In a standard Galton-Watson process, you have the population in each generation given by $Z_n=\sum_{j=1}^{Z_{n-1}} X_j$. And the $X_j$s are all i.i.d. random variables. As far as I can tell, their i.i.d.-ness holds not just in a single generation but across all generations, so the $X_j$s in the 1000th generation are independent of those in the 10th generation, and distributed the same way. (Is that right?)
For that standard Galton-Watson process, the total progeny $T$ (total number of people who ever live from $n=0$ onwards) satisfies: $P(T=a | Z_0=b)=\frac{b}{a} P(Z_1 = a-b | Z_0=a)$.

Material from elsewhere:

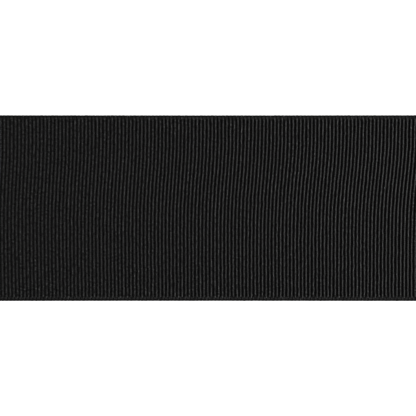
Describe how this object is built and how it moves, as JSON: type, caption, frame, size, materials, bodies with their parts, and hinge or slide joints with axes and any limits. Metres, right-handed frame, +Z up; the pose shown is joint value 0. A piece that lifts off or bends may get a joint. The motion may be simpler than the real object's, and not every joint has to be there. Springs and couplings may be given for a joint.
{
  "type": "length of grosgrain ribbon",
  "caption": "Flat cut length of black grosgrain ribbon: fine raised crosswise ribs on both faces, a woven selvedge along each side and straight cut ends. For trimming, binding and tying.",
  "frame": {"origin": "middle of the underside, on the surface that the ribbon lies on", "axes": "+X along the ribbon, +Y across it from selvedge to selvedge, +Z up out of the upper face"},
  "size_m": [0.1204, 0.038, 0.001],
  "materials": {
    "ribbon": "black polyester yarn, warp floats over thick weft cords, soft dull sheen on the rib crests"
  },
  "bodies": {
    "root": {"ribbon": "ribbon"}
  },
  "joints": []
}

Or, if we let $\varphi_{T}(s)$ be the probability generating function for $T$, and $\varphi$ be the p.g.f. for the distribution for each $X_j$, then $\varphi_{T}(s)=s \cdot \varphi (\varphi_{T}(s))$.
But do both of those facts still hold if we let the $X_j$s have different distributions in each generation? Specifically, if their distributions also depend on the size of the previous generation--if it's actually a population-size-dependent Galton-Watson process. For instance, the $X_j$s may have higher probability of returning 0 or 1 if the population is already very big. (This sort of process is discussed in these papers, but they don't look at total progeny.)
I've gone through the proofs of both (the one from the original Dwass paper for the first, and the basic proof by induction for the second) and I can't tell for sure whether they'd also work with the $X_j$ distributions being dependent on population size. (I realise that, for the second, $\varphi$ would have to be replaced with something like the limit of the offspring distribution as population size approaches 0 or $\infty$.) Do the results still hold?
Bonus question: are there any papers out there that talk about total progeny for population-size-dependent branching processes? I haven't had much luck finding any.